>> begin AVAILABLE DATA

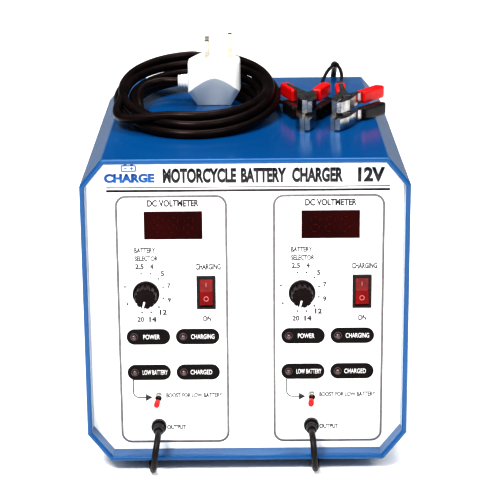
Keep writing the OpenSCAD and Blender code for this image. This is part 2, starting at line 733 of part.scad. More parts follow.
// Core routes: out of the split, along the top, into the end of a grip
RED_ROUTE_LEFT = [[27, 106, 286], [31, 90, 286], [33, 72, 289], [35, 55, 295], [36, 43, 300]];
BLACK_ROUTE_LEFT = [[19, 104, 285.5], [17, 88, 284.9], [19, 70, 284.9], [25, 52, 285], [32, 36, 287], [37, 23, 288.7]];
RED_ROUTE_RIGHT = [[97, 150, 297], [98, 132, 293], [96, 112, 291], [93, 90, 294], [91, 70, 298], [90, 50, 301]];
BLACK_ROUTE_RIGHT = [[85, 150, 295], [80, 134, 290], [77, 114, 286], [76, 92, 284.8], [78, 70, 284.8], [83, 50, 286],
  [89, 32, 288]];
function core_route(c, k, list) = concat([split_end(c[1], k)], tied(list),
  [grip_tip(c) + 6 * grip_dir(c), grip_tip(c)]);

module at_clip(c) {
  translate([c[2][0], c[2][1], top_z + c[4]]) rotate(c[3] - 90) children();
}

// Flat outline of one clip half: jaw, ear around the pin, handle strip
function half_outline() = [[-0.2, -jaw_l], [-4.5, 1 - jaw_l], [-8.6, -jaw_l * 0.55], [-8.8, 4],
  handle_root + [-2.6, 2], handle_end + [-2.2, 0.8], handle_end + [1.6, 2.4], handle_root + [3.4, 4.4],
  [0, 6], [5, 3], [5, -4], [-0.2, -9]];

// A half is a folded channel: a web on its outer side and two cheeks
module clip_channel(half_t, cheek) {
  jaw_in = jaw_l - 2;
  difference() {
    translate([0, 0, -half_t]) linear_extrude(2 * half_t) polygon(half_outline());
    translate([0, 0, cheek - half_t]) linear_extrude(2 * (half_t - cheek))
      polygon([[2, -jaw_in], [-3.4, 2 - jaw_in], [-7.4, -jaw_l * 0.55], [-7.6, 4.4], handle_root + [-1.4, 2.4],
        handle_end + [-1, 6], handle_end + [12, 8], [12, 6], [12, -jaw_in]]);
  }
}

module clip_grip() {
  translate([handle_root[0], handle_root[1], -grip_t / 2])
    rotate(atan2(handle_way[1], handle_way[0])) translate([grip_start, 0, 0])
      linear_extrude(grip_t) polygon([[0, -grip_w / 2 + 1], [1, -grip_w / 2], [grip_l - 3, -grip_w / 2],
        [grip_l, -grip_w / 2 + 2.4], [grip_l, grip_w / 2 - 2.4], [grip_l - 3, grip_w / 2], [1, grip_w / 2],
        [0, grip_w / 2 - 1]]);
}

function vinyl(c) = c[0] == "red" ? [0.78, 0.05, 0.05] : [0.05, 0.05, 0.05];

// Fixed half: the wider channel, with the pin through it
module clip_body(c) {
  at_clip(c) {
    color([0.75, 0.75, 0.77]) clip_channel(clip_t / 2, 0.9);
    color([0.75, 0.75, 0.77]) translate([0, 0, -clip_t / 2]) cylinder(r = pin_r, h = clip_t);
    color(vinyl(c)) clip_grip();
  }
}

// Moving half: the narrower channel, mirrored, bored for the pin
module clip_jaw(c) {
  nest = 0.25;
  at_clip(c) mirror([1, 0, 0]) {
    color([0.75, 0.75, 0.77]) difference() {
      clip_channel(clip_t / 2 - 0.9 - nest, 0.9);
      translate([0, 0, -clip_t]) cylinder(r = pin_r + pin_gap, h = 2 * clip_t);
    }
    color(vinyl(c)) clip_grip();
  }
}

top_cover();
base_pan();
front_frame();
front_panel();
rear_panel();
rubber_foot(LEFT, -1);  // rubber_foot_front_left
rubber_foot(RIGHT, -1);  // rubber_foot_front_right
rubber_foot(LEFT, 1);  // rubber_foot_rear_left
rubber_foot(RIGHT, 1);  // rubber_foot_rear_right
case_screws();
display_window(LEFT);  // display_window_left
display_window(RIGHT);  // display_window_right
display_boards();
selector_switch(LEFT);  // selector_switch_left
selector_switch(RIGHT);  // selector_switch_right
selector_knob(LEFT);  // selector_knob_left
selector_knob(RIGHT);  // selector_knob_right
rocker_housing(LEFT);  // rocker_housing_left
rocker_housing(RIGHT);  // rocker_housing_right
rocker(LEFT);  // rocker_left
rocker(RIGHT);  // rocker_right
boost_switch(LEFT);  // boost_switch_left
boost_switch(RIGHT);  // boost_switch_right
boost_lever(LEFT);  // boost_lever_left
boost_lever(RIGHT);  // boost_lever_right
lamp_plates(LEFT);  // lamp_plates_left
lamp_plates(RIGHT);  // lamp_plates_right
lamp_domes(LEFT);  // lamp_domes_left
lamp_domes(RIGHT);  // lamp_domes_right
output_gland(LEFT);  // output_gland_left
output_gland(RIGHT);  // output_gland_right
mains_gland();
fuse_holder();
fuse_cap();
transformer_core(LEFT);  // transformer_core_left
transformer_core(RIGHT);  // transformer_core_right
transformer_winding(LEFT);  // transformer_winding_left
transformer_winding(RIGHT);  // transformer_winding_right
charger_board();
color([0.06, 0.05, 0.05]) tube(tied(MAINS_ROUTE), mains_r, 10);  // mains_cord
mains_coil();
color([0.06, 0.05, 0.05]) tube(tied(PLUG_ROUTE), mains_r, 10);  // plug_cord
mains_plug();
plug_pins();
color([0.05, 0.05, 0.05]) tube(tied(LEAD_ROUTE_LEFT), lead_r, 8);  // output_lead_left
color([0.05, 0.05, 0.05]) tube(tied(LEAD_ROUTE_RIGHT), lead_r, 8);  // output_lead_right
lead_split(LEFT);  // lead_split_left
lead_split(RIGHT);  // lead_split_right
color([0.05, 0.05, 0.05])  // red_core_left
  tube(core_route(RED_LEFT, -1, RED_ROUTE_LEFT), core_r, 8);
color([0.05, 0.05, 0.05])  // red_core_right
  tube(core_route(RED_RIGHT, -1, RED_ROUTE_RIGHT), core_r, 8);
color([0.05, 0.05, 0.05])  // black_core_left
  tube(core_route(BLACK_LEFT, 1, BLACK_ROUTE_LEFT), core_r, 8);
color([0.05, 0.05, 0.05])  // black_core_right
  tube(core_route(BLACK_RIGHT, 1, BLACK_ROUTE_RIGHT), core_r, 8);
clip_body(RED_LEFT);  // red_clip_body_left
clip_body(RED_RIGHT);  // red_clip_body_right
clip_body(BLACK_LEFT);  // black_clip_body_left
clip_body(BLACK_RIGHT);  // black_clip_body_right
clip_jaw(RED_LEFT);  // red_clip_jaw_left
clip_jaw(RED_RIGHT);  // red_clip_jaw_right
clip_jaw(BLACK_LEFT);  // black_clip_jaw_left
clip_jaw(BLACK_RIGHT);  // black_clip_jaw_right
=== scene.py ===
import math

import bmesh
import bpy
import numpy as np
from mathutils import Matrix, Vector


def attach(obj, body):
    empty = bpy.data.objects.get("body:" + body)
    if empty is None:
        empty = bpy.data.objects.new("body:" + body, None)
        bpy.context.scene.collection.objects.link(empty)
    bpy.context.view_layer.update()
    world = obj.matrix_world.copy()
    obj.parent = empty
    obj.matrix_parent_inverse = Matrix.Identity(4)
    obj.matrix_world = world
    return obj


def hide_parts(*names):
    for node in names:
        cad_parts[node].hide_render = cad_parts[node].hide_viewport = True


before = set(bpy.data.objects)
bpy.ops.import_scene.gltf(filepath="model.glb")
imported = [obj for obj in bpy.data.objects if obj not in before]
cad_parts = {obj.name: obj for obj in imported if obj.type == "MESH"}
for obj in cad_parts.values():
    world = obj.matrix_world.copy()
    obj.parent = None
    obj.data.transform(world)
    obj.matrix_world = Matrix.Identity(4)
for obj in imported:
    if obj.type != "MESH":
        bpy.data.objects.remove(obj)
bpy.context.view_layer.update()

scene = bpy.context.scene


# The camera stands about 1.6 m in front of the case and a little above it, and looks down
# on the panel and the top. It is a long lens, so the sides hardly converge.
pitch, yaw, roll = math.radians(16.5585), math.radians(0.12975), math.radians(-0.4175)
ahead = Vector((math.sin(yaw) * math.cos(pitch), math.cos(yaw) * math.cos(pitch),
                -math.sin(pitch)))
level = Vector((math.cos(yaw), -math.sin(yaw), 0))
above = level.cross(ahead)
across = level * math.cos(roll) + above * math.sin(roll)
upward = above * math.cos(roll) - level * math.sin(roll)
CAMERA_X, CAMERA_Y, CAMERA_Z = 0.0005, -1.6057, 0.6275
lens = bpy.data.cameras.new("camera")
lens.lens, lens.sensor_width, lens.clip_end = 126.0, 36, 20
camera = bpy.data.objects.new("camera", lens)
camera.matrix_world = Matrix(((across.x, upward.x, -ahead.x, CAMERA_X),
                              (across.y, upward.y, -ahead.y, CAMERA_Y),
                              (across.z, upward.z, -ahead.z, CAMERA_Z), (0, 0, 0, 1)))
scene.collection.objects.link(camera)
scene.camera = camera


# The mains lead: round black PVC sheath, 8.2 mm thick. It hangs in a bight behind the case, comes over
# the rear edge and lies in an oval coil, whose turns lie in six places across the bundle and move one
# place on behind the plug. Sizes of the object's own pieces are in millimetres.
MM = 0.001
TOP = 283.0
MAINS_R = 4.1


def drawn_line(points, step):
    """A smooth line through chosen points. Between two of them it is the cubic whose slope at each
    end is the mean of the runs on both sides, weighted by the other run's length. It is worked out
    at sixteen places a run and then cut again into equal steps."""
    p = np.array(points, float)
    run = np.linalg.norm(np.diff(p, axis=0), axis=1)[:, None]
    slope = np.diff(p, axis=0) / run
    between = (run[1:] * slope[:-1] + run[:-1] * slope[1:]) / (run[1:] + run[:-1])
    m = np.vstack([slope[:1], between, slope[-1:]])
    t = np.linspace(0, 1, 16, endpoint=False)[None, :, None]
    a, b, h = p[:-1, None], p[1:, None], run[:, None]
    fine = ((2 * t**3 - 3 * t**2 + 1) * a + (t**3 - 2 * t**2 + t) * h * m[:-1, None]
            + (3 * t**2 - 2 * t**3) * b + (t**3 - t**2) * h * m[1:, None]).reshape(-1, 3)
    fine = np.vstack([fine, p[-1:]])
    along = np.concatenate([[0], np.cumsum(np.linalg.norm(np.diff(fine, axis=0), axis=1))])
    at = np.linspace(0, along[-1], math.ceil(along[-1] / step) + 1)
    return np.stack([np.interp(at, along, fine[:, k]) for k in range(3)], axis=1)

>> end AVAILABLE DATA

[SET PROBLEM] Return exactly the leading lines of the listing, stopping after the line in which "[0, 6], [5, 3], [5, -4], [-0.2, -9]];" occurs.

[FINISHED EXERCISE]
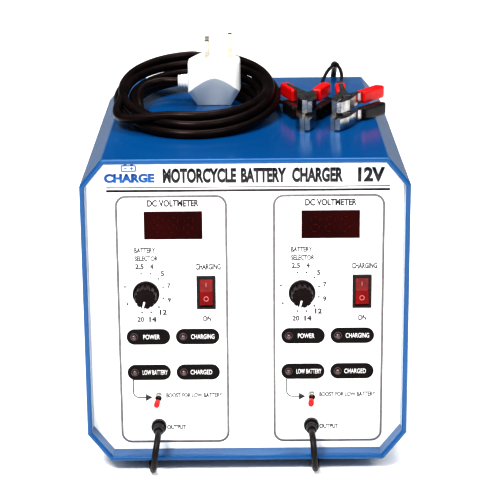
Keep writing the OpenSCAD and Blender code for this image. This is part 2, starting at line 733 of part.scad. More parts follow.
// Core routes: out of the split, along the top, into the end of a grip
RED_ROUTE_LEFT = [[27, 106, 286], [31, 90, 286], [33, 72, 289], [35, 55, 295], [36, 43, 300]];
BLACK_ROUTE_LEFT = [[19, 104, 285.5], [17, 88, 284.9], [19, 70, 284.9], [25, 52, 285], [32, 36, 287], [37, 23, 288.7]];
RED_ROUTE_RIGHT = [[97, 150, 297], [98, 132, 293], [96, 112, 291], [93, 90, 294], [91, 70, 298], [90, 50, 301]];
BLACK_ROUTE_RIGHT = [[85, 150, 295], [80, 134, 290], [77, 114, 286], [76, 92, 284.8], [78, 70, 284.8], [83, 50, 286],
  [89, 32, 288]];
function core_route(c, k, list) = concat([split_end(c[1], k)], tied(list),
  [grip_tip(c) + 6 * grip_dir(c), grip_tip(c)]);

module at_clip(c) {
  translate([c[2][0], c[2][1], top_z + c[4]]) rotate(c[3] - 90) children();
}

// Flat outline of one clip half: jaw, ear around the pin, handle strip
function half_outline() = [[-0.2, -jaw_l], [-4.5, 1 - jaw_l], [-8.6, -jaw_l * 0.55], [-8.8, 4],
  handle_root + [-2.6, 2], handle_end + [-2.2, 0.8], handle_end + [1.6, 2.4], handle_root + [3.4, 4.4],
  [0, 6], [5, 3], [5, -4], [-0.2, -9]];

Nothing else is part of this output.